In some examples, wireless connectivity component 912 may include subcomponents, for example, for third generation (3G) connectivity, fourth generation (4G) connectivity (e.g., 4G LTE), fifth generation connectivity (e.g., 5G or NR), Wi-Fi connectivity, Bluetooth connectivity, and other wireless data transmission standards. Wireless connectivity processing component 912 is further connected to one or more antennas 914.

Processing system 900 may also include one or more sensor processing units 916 associated with any manner of sensor, one or more image signal processors (ISPs) 918 associated with any manner of image sensor, and/or a navigation processor 920, which may include satellite-based positioning system components (e.g., GPS or GLONASS) as well as inertial positioning system components. In some embodiments, the sensor processing units may be configured to capture authentication data from a user, such as image data, audio data, biometric data, and other types of sensory data.

Processing system 900 may also include one or more input and/or output devices 922, such as screens, touch-sensitive surfaces (including touch-sensitive displays), physical buttons, speakers, microphones, and the like.

In some examples, one or more of the processors of processing system 900 may be based on an ARM or RISC-V instruction set.

Processing system 900 also includes memory 924, which is representative of one or more static and/or dynamic memories, such as a dynamic random access memory, a flash-based static memory, and the like. In this example, memory 924 includes computer-executable components, which may be executed by one or more of the aforementioned processors of processing system 900.

In this example, memory 924 includes codeword modification component 924A, distance comparison component 924B, training component 924C, inferencing component 924D, model parameters 924E, models 924F (e.g., user authentication models), and authentication component 924G. The depicted components, and others not depicted, may be configured to perform various aspects of the methods described herein.

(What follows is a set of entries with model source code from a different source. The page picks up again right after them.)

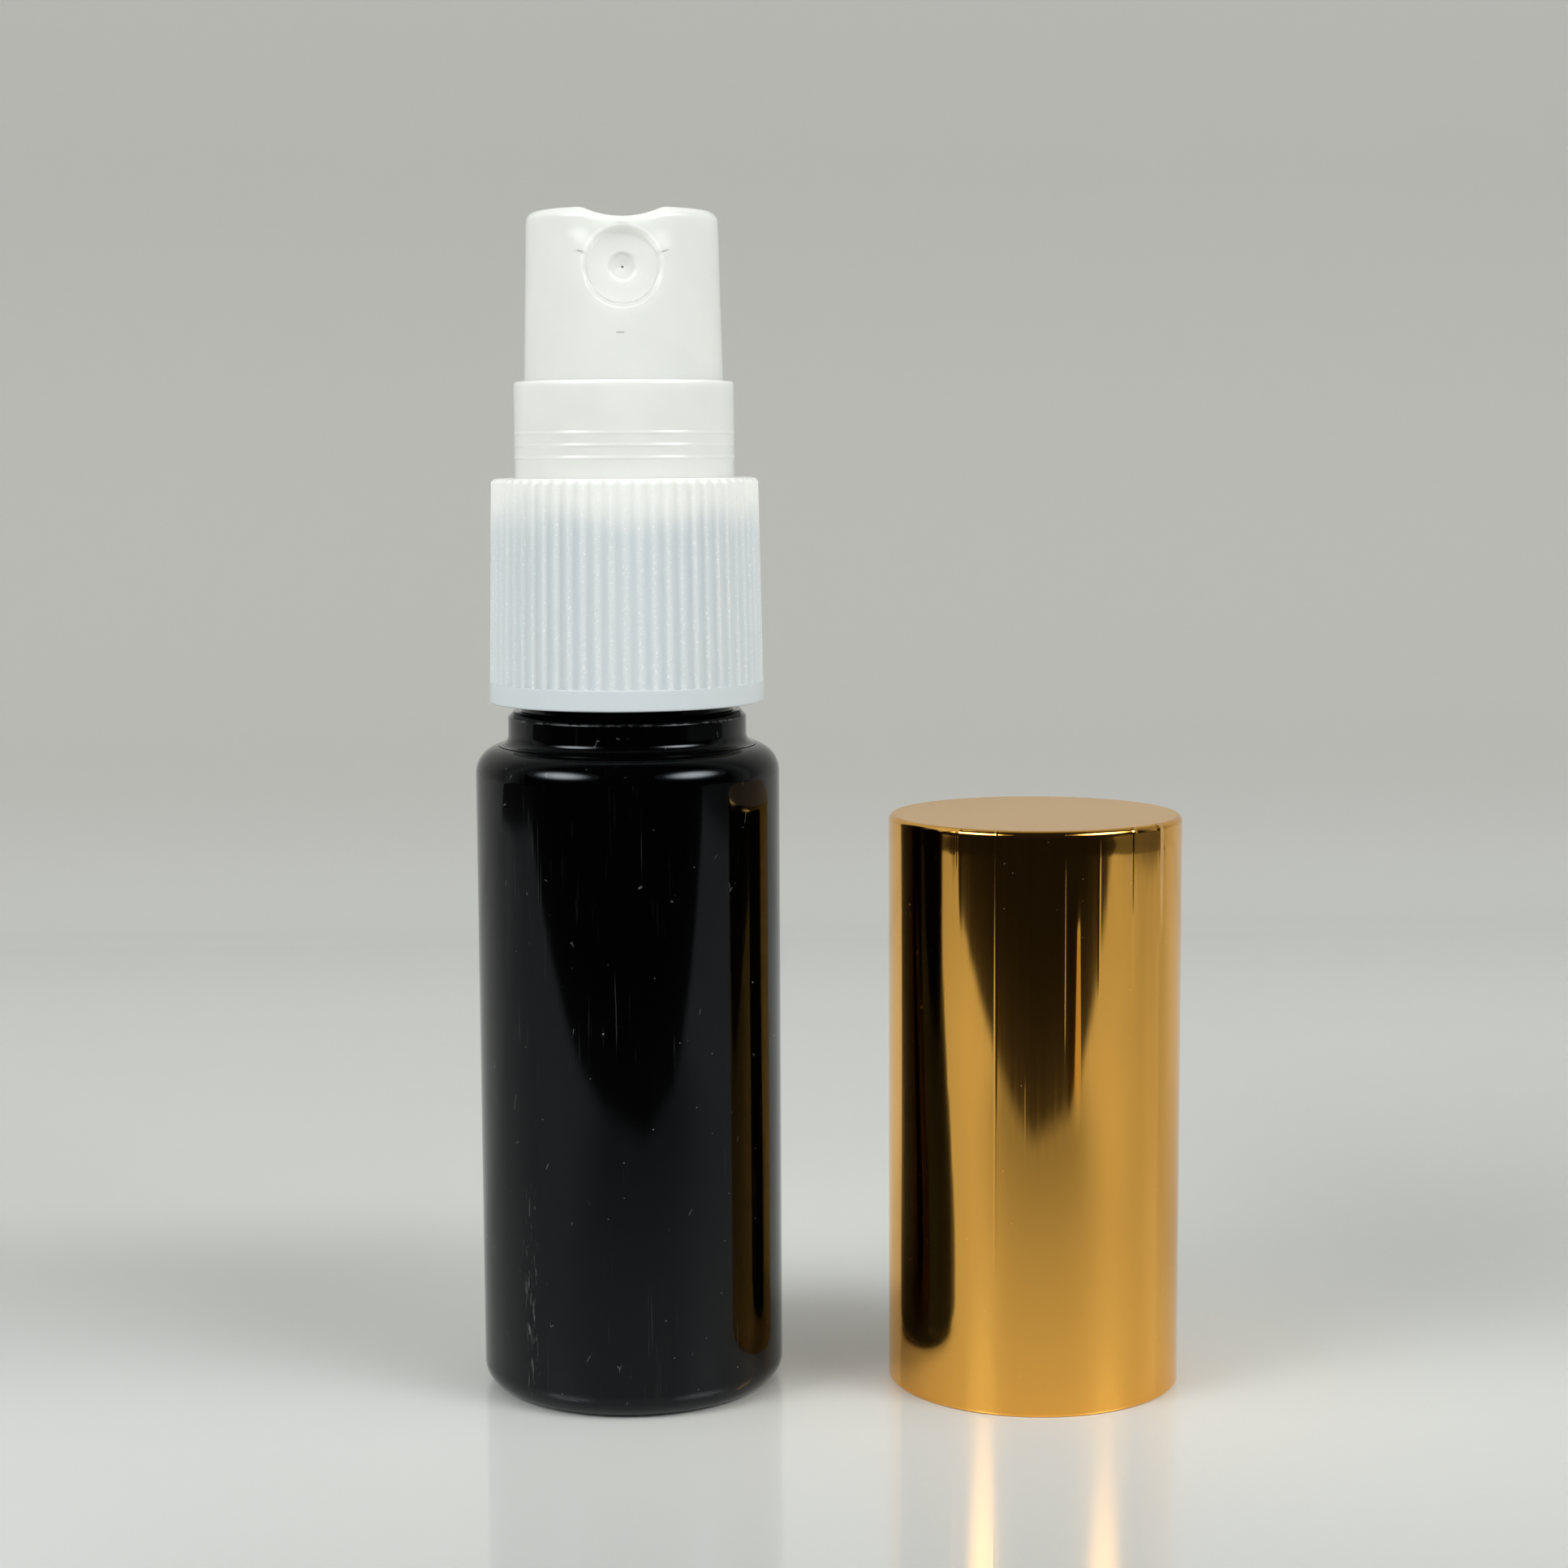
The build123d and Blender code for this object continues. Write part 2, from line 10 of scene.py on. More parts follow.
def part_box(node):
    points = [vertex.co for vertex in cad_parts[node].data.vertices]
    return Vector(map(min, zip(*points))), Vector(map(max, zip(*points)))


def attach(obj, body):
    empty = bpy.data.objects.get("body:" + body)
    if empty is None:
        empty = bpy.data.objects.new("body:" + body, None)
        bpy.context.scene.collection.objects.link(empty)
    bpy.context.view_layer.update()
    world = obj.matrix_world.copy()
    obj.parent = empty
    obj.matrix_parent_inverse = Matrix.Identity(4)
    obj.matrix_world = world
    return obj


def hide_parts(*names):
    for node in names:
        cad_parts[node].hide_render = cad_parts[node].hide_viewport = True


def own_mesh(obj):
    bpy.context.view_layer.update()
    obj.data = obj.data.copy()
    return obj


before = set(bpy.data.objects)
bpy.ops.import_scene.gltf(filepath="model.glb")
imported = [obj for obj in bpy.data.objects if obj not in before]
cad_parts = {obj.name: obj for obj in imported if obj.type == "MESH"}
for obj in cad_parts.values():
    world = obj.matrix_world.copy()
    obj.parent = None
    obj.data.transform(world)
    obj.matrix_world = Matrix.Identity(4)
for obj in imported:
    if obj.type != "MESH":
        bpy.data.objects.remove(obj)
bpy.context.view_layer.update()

bl_info = {
    "name": "Fine-Mist Spray Bottle",
    "version": (1, 0, 0),
    "blender": (4, 5, 0),
    "location": "3D View > Sidebar > Spray Bottle",
    "description": "Dresses a fine-mist spray bottle and its overcap in detailed surfaces",
    "category": "Object",
}

MM = 0.001

# Steps that the nodes' boxes don't show
FLANGE_STEP = 0.73 * MM  # flange out of the turret's ring
STEM_SHOULDER = 0.6 * MM  # shoulder out of the stem
RUNNING_GAP = 0.05 * MM  # guide round the stem


# ---- Places read from the frame ----

def node_top(node):
    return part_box(node)[1].z


def node_foot(node):
    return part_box(node)[0].z


def node_radius(node):
    low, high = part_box(node)
    return (high.x - low.x) / 2


def node_centre(node):
    low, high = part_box(node)
    return (low.x + high.x) / 2, (low.y + high.y) / 2


def node_middle(node):
    return (node_foot(node) + node_top(node)) / 2


def turret_radius():
    """Radius of the turret's ring, which the flange stands out of."""
    return node_radius("pump_turret") - FLANGE_STEP


def guide_radius():
    """Radius of the bore that the stem runs in."""
    return node_radius("stem") - STEM_SHOULDER + RUNNING_GAP


# ---- Sizes and colours ----

def number(name, description, default):
    return FloatProperty(name=name, description=description, default=default)


def angle(name, description, degrees):
    """An angle given in degrees."""
    return FloatProperty(name=name, description=description, default=radians(degrees), subtype="ANGLE")


def length(name, description, default):
    """A length given in millimetres, which the sidebar shows with its unit."""
    kind = {"precision": 5, "subtype": "DISTANCE", "unit": "LENGTH"}
    return FloatProperty(name=name, description=description, default=default * MM, **kind)


def colour(name, description, default):
    return FloatVectorProperty(
        name=name, description=description, default=default, size=3, min=0, max=1, subtype="COLOR"
    )


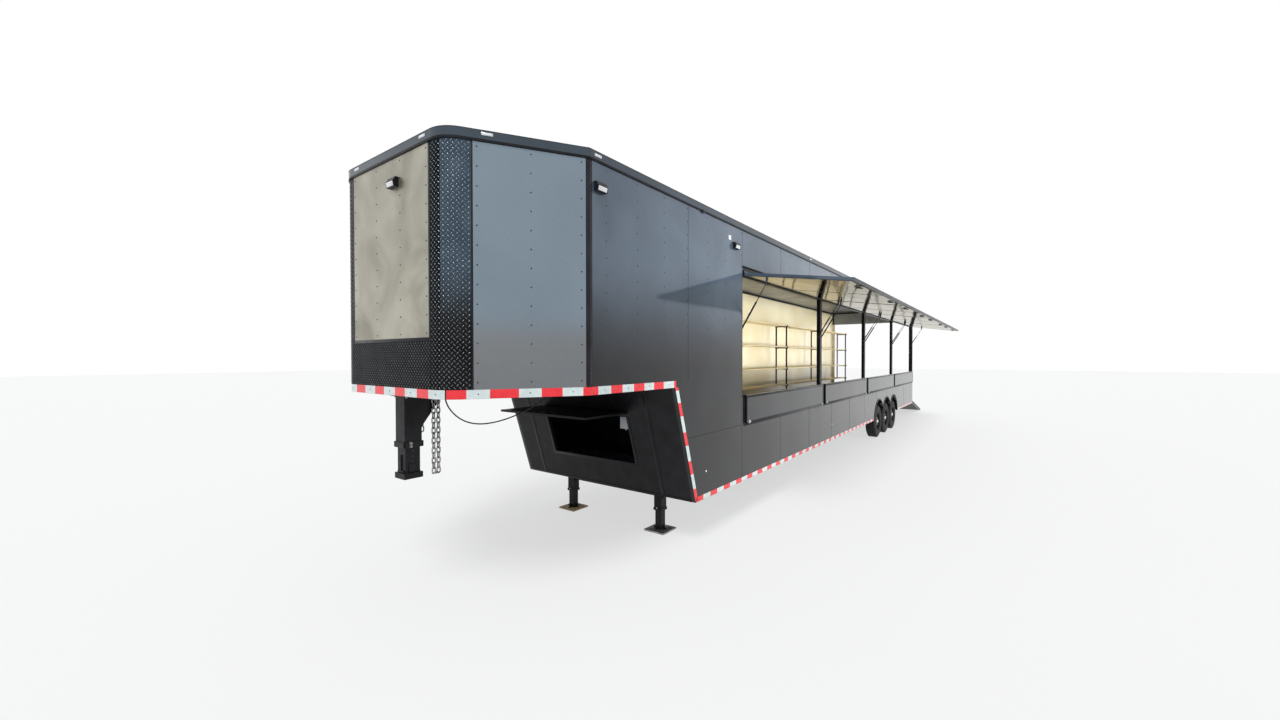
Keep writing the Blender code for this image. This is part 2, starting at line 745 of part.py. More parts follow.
# The hatch's hinge bead, in (x, z)
def hatch_bead():
    z = hatch_opening_top + hatch_overlap + 0.010
    return (drop_x(z) + hatch_bead_out, z)


# Hatch over the belly compartment, held open level
def belly_hatch():
    bead = hatch_bead()
    inner = hook_clear_radius()
    outer = inner + hook_wall
    reach = (hatch_opening_top - hatch_opening_bottom + 2 * hatch_overlap) * 1.06
    under = bead[1] - hook_wall
    lip = degrees(asin(hook_wall / outer))
    loop = arc(bead, outer, lip, hatch_cradle_high, 4) + \
        arc(bead, inner, hatch_cradle_high, hatch_cradle_low, 8) + \
        arc(bead, outer, hatch_cradle_low, -lip, 4) + \
        [(bead[0] + reach, under), (bead[0] + reach, under + hatch_thickness),
         (bead[0] + 0.020, under + hatch_thickness), (bead[0] + 0.020, bead[1] + hook_wall)]
    return place(extruded("belly_hatch", [loop], "Y", hatch_opening_right - hatch_overlap + 0.004,
                          hatch_opening_left + hatch_overlap - 0.004, black_steel))


# Front and rear ends of the notches over the wheels
def wheel_box_ends():
    return (axle_stations[0] + arch_radius + wheel_box_end,
            axle_stations[-1] - arch_radius - wheel_box_end)


# Floor boards, notched over the wheels on each side
def main_floor():
    side = skin_inside - gap
    under = body_bottom + frame_depth + gap
    front_x = drop_x(under) - wall - floor_end_gap
    floor = box("main_floor", (-body_length + rear_frame_depth + gap, -side, under),
                (front_x, side, floor_top), floor_board)
    front, rear = wheel_box_ends()
    notches = []
    for sign in (1, -1):
        ys = sorted((sign * wheel_box_inner_y, sign * (side + 0.05)))
        notches.append(box("notch", (rear, ys[0], under - 0.05), (front, ys[1], floor_top + 0.05)))
    return place(cut(floor, notches))


# A box over the wheels of one side, standing in the floor's notch
def wheel_box(name, sign):
    side = skin_inside - gap
    under = body_bottom + frame_depth + gap
    front, rear = wheel_box_ends()
    sheet = wheel_box_sheet
    ys = sorted((sign * (wheel_box_inner_y + gap), sign * side))
    block = box(name, (rear + gap, ys[0], under), (front - gap, ys[1], wheel_box_top), floor_board)
    ys = sorted((sign * (wheel_box_inner_y + sheet), sign * (side + 0.05)))
    hollow = box("hollow", (rear + sheet, ys[0], under - 0.05), (front - sheet, ys[1], wheel_box_top - sheet))
    return place(cut(block, [hollow]))


# Ladder frame: two rails, cross members and outriggers, cut as one plan outline
def chassis_frame():
    front_x = drop_bottom_x - wall - 0.010
    rear_x = -body_length + rear_frame_depth + gap
    rail_out = beam_y + beam_width / 2 + 0.010
    rail_in = rail_out - 0.080
    member = 0.120
    reach = skin_inside - gap
    count = 12
    pitch = (leg_station - (rear_x + member)) / count
    stations = [leg_station - i * pitch for i in range(count + 1)]
    wheel_front = axle_stations[0] + arch_radius + 0.05
    wheel_rear = axle_stations[-1] - arch_radius - 0.05
    left = [(front_x, rail_out)]
    for x in stations:
        front, rear = min(x + member / 2, front_x), max(x - member / 2, rear_x)
        if wheel_rear < x < wheel_front:
            continue
        left += [(front, rail_out), (front, reach), (rear, reach), (rear, rail_out)]
    left.append((rear_x, rail_out))
    cleaned = [left[0]]
    for point in left[1:]:
        if hypot(point[0] - cleaned[-1][0], point[1] - cleaned[-1][1]) > 0.0005:
            cleaned.append(point)
    outer = cleaned + [(x, -y) for x, y in reversed(cleaned)]
    holes = []
    for a, b in zip(stations, stations[1:]):
        holes.append([(a - member / 2, rail_in), (b + member / 2, rail_in),
                      (b + member / 2, -rail_in), (a - member / 2, -rail_in)])
    return place(extruded("chassis_frame", [outer] + holes, "Z", body_bottom,
                          body_bottom + frame_depth, black_steel))


# Three axles with their spindles, carried by a beam under each frame rail
def running_gear():
    top = body_bottom - gap
    spindle_end = wheel_outer_y - tyre_width / 2 + rim_width / 2 - 0.020
    shoulder = wheel_inner_y - 0.015
    beams = []
    for sign in (1, -1):
        ys = sorted((sign * (beam_y - beam_width / 2), sign * (beam_y + beam_width / 2)))
        beams.append(box("beam", (axle_stations[-1] - beam_overhang, ys[0], tyre_radius - 0.020),
                         (axle_stations[0] + beam_overhang, ys[1], top), black_steel))
    gear = beams[0]
    gear.name = "running_gear"
    tools = []
    for x in axle_stations:
        tools.append(rod("axle", (x, -shoulder, tyre_radius), (x, shoulder, tyre_radius), axle_radius, 16))
        tools.append(rod("spindle", (x, -spindle_end, tyre_radius), (x, spindle_end, tyre_radius),
                         spindle_radius, 16))
    first = tools[0]
    unite(gear, [first, beams[1]] + tools[1:])
    return place(shade_smooth(gear))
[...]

Note that FIG. 9 is just one example of a processing system, and other processing systems including fewer, additional, or alternative aspects are possible consistent with this disclosure.

FIG. 10 depicts an example processing system 1000 that may be configured to perform aspects of the various methods described herein, including, for example, the methods described with respect to FIGS. 3 and 8. For example, processing system 1000 may be a server participating in federated learning of a user authentication model, such as described with respect to FIG. 2.

Processing system 1000 includes a central processing unit (CPU) 1002, which in some examples may be a multi-core CPU. Instructions executed at the CPU 1002 may be loaded, for example, from a program memory associated with the CPU 1002 or may be loaded from a memory 1024.

Processing system 1000 also includes additional processing components tailored to specific functions, such as a graphics processing unit (GPU) 1004, a digital signal processor (DSP) 1006, and a neural processing unit (NPU) 1008.

Though not depicted in FIG. 10, NPU 1008 may be implemented as a part of one or more of CPU 1002, GPU 1004, and/or DSP 1006.

Processing system 1000 may also include one or more sensor processing units 1016 associated with any manner of sensor, one or more image signal processors (ISPs) 1018 associated with any manner of image sensor, and/or a navigation processor 1020, which may include satellite-based positioning system components (e.g., GPS or GLONASS) as well as inertial positioning system components. In some embodiments, the sensor processing units may be configured to capture authentication data from a user, such as image data, audio data, biometric data, and other types of sensory data.

Processing system 1000 may also include one or more input and/or output devices 1022, such as screens, physical buttons, speakers, microphones, and the like.

In some examples, one or more of the processors of processing system 1000 may be based on an ARM or RISC-V instruction set.

Processing system 1000 may also include a hardware-based encoder/decoder 1012, configured to efficiently perform encoding and decoding functions. For example, the encoder/decoder 1012 may be configured to perform one or more of: a Bose-Chaudhuri-Hocquenghem (BCH) coding scheme, a Reed-Muller (RM) coding scheme, and a convolution-based coding scheme.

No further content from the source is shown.